監査役は、取締役が株主総会に提出しようとする議案・書類等を調査する義務を負い、調査結果を株主総会に報告する義務を負う。
会計監査人は、公認会計士または監査法人でなければならない。任期は1年。株主総会で別段の決議なき場合は、再任されたものとみなされる。

役員(取締役・会計参与・監査役)・執行役・会計監査人を「役員等」と言う。
改正前商法では、決議に賛成した取締役は行為をしたと考えられたが、会社法では責任の過失責任化に合わせ削除された。
過失責任=過失がなければ責任を問われない。無過失責任=過失がなくとも責任を問う決議に参加した取締役等は議事録に異議をとどめておかないと決議に賛成したものと推定される。

授権株式制度=将来発行予定の株式の数(発行可能株式総数)を定款で定めておき、その「授権」の範囲内で取締役会決議等により株式を発行することを認める制度。
設立時には授権株式数の少なくとも4分の1は株式を発行しなければならず、定款の変更により既存の授権株式数自体を増加する場合にも、発行済株式総数の4倍までしか増加できない。(4倍ルール)・・但し非公開会社では4倍ルールの制約はない。

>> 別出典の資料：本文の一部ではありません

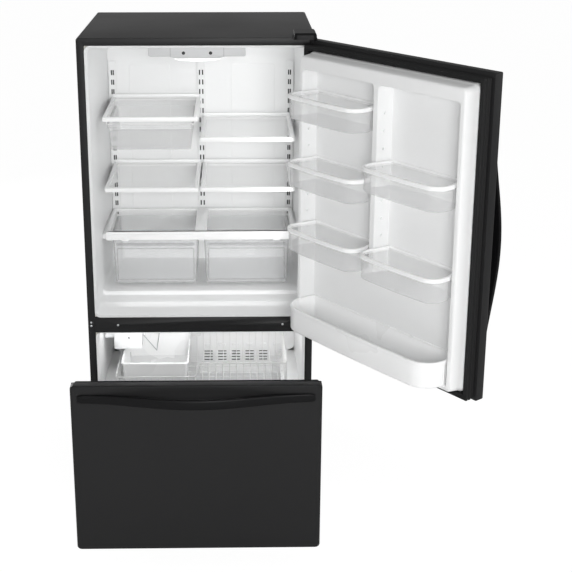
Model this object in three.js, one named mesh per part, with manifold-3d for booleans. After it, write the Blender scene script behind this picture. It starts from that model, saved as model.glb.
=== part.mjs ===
// Bottom freezer refrigerator with its door and its freezer drawer standing open.
// Millimetres. While it is built, x runs right, y runs back from the plane of the cabinet's front
// flange and z runs up from the floor; at the end the whole is centred over the origin.
import * as THREE from "three";
import { mergeVertices } from "three/addons/utils/BufferGeometryUtils.js";
import Module from "manifold-3d";

const wasm = await Module();
wasm.setup();

// ---- driving dimensions ----

// fits
const fit = 0.3; // gap between pieces that touch
const sheet = 1.2; // painted steel
const linerWall = 3;
const tubWall = 2.5;

// cabinet, stacked from the floor up
const cabinetWidth = 832;
const cabinetDepth = 692;
const cabinetBottom = 62; // lower edge of the steel sides
const freezerSill = 43; // freezer opening above the lower edge
const mullionHeight = 59;
const freshHeight = 1033; // from the mullion to the top of the cabinet
const flange = 26.5; // width of the front flange
const flangeReturn = 10; // how far the flange turns in round the openings
const topCornerRadius = 8;
const mullionReturn = 14;

// machine bay and base
const bayHeight = 256;
const bayDepth = 340;
const panThickness = 2;
const railWidth = 17;
const railBase = 30; // underside of the base rails
const legInset = 46;
const legSetback = 40;
const legFootRadius = 18;
const legStemRadius = 6;
const rollerRadius = 22;
const rollerSetback = 70; // from the back of the cabinet
const rollerWidth = 20;
const axleRadius = 5;
const compressorX = 170;
const compressorSetback = 152;

// liners
const lipDepth = 14; // straight lip behind the flange
const lipStep = 6; // step in from the lip to the side wall
const freshInsulation = 142; // between the upper liner's back and the back of the cabinet
const freshDraft = 13; // each side wall leans in by this much at the back
const freshCorner = 16;
const ceilingStep = 9.2;
const floorRise = 24;
const floorStep = 14; // raised floor under the crispers
const floorStepFront = 168;
const freezerInsulation = 140;
const wellSetback = 22; // deep front part of the freezer, in front of the machine bay
const wellShelfRise = 17; // floor of the freezer above the machine bay
const freezerDraft = 9;

// shelves
const trackWidth = 30;
const trackDepth = 8;
const trackSheet = 1.6;
const trackDrop = 131; // below the ceiling
const trackInset = 4.2; // from the wall
const slotPitch = 38;
const slotHeight = 20;
const slotWidth = 5;
const slotSpacing = 12; // between the two columns of the middle track
const sideSlotSpacing = 7;
const slotDrop = 46; // first slot below the track's top
const shelfFront = 140;
const shelfSetback = 3.7; // in front of the tracks
const shelfInner = 3; // gap from the middle of the cabinet
const shelfRise = 20; // top of a shelf above the slot that holds it
const frameHeight = 15;
const frameRim = 14;
const glassSeat = 6;
const glassThickness = 4;
const glassDrop = 2; // below the frame's top
const bracketThickness = 3;
const bracketHeight = 66;
const hookReach = 6.6;

// crispers and deli drawer
const crisperLift = 12.7; // above the raised floor
const crisperHeight = 180.4;
const crisperScoop = 16;
const coverFront = 204;
const coverGap = 7.2; // between the cover and the walls at the back
const coverBar = 44; // middle bar of the cover
const coverRail = 32; // height of the cover's front rail
const coverFrame = 12;
const rimFlange = 8;
const deliHeight = 92;
const deliDrop = 16; // depth of the runners under the shelf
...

社債発行には原則として、社債管理者を設置し管理を委任しなければならず、管理者になれるのは、銀行・信託会社またはこれに準ずる者でなければならず、証券会社は管理者にはなれない。

三角合併=存続会社が消滅会社の株主に対し、存続会社の株式ではなく、親会社の株式を交付する制度。

設立=設立の登記によって、法人格を取得し成立する。

合併の効力=改正前は登記時に効力発生であったが、会社法では登記時ではなく、会社間で定めた一定の日に効力が生じる。

コーポレート=普通は上場企業等の大企業のことを言う。
アメリカでは、大企業はその所有者である株主の利益を最大化するために経営されることが望ましいと言う考えが定着している。


●● ピークパフォーマンス方程式 ●●
会社法上の会社は・・株式会社と持分会社(合名・合資・合同会社)の4種類
民法では「契約自由の原則」、会社法では「定款自由の原則」。
役員(取締役・会計参与・監査役)・執行役・会計監査人を「役員等」と言う。
授権株式制度=将来発行予定の株式の数(発行可能株式総数)を、その「授権」の範囲内発行することを認める制度。
定款の変更により授権株式数自体を増加する場合にも、発行済株式総数の4倍までしか増加できない。(4倍ルール)・・但し非公開会社では4倍ルールの制約はない。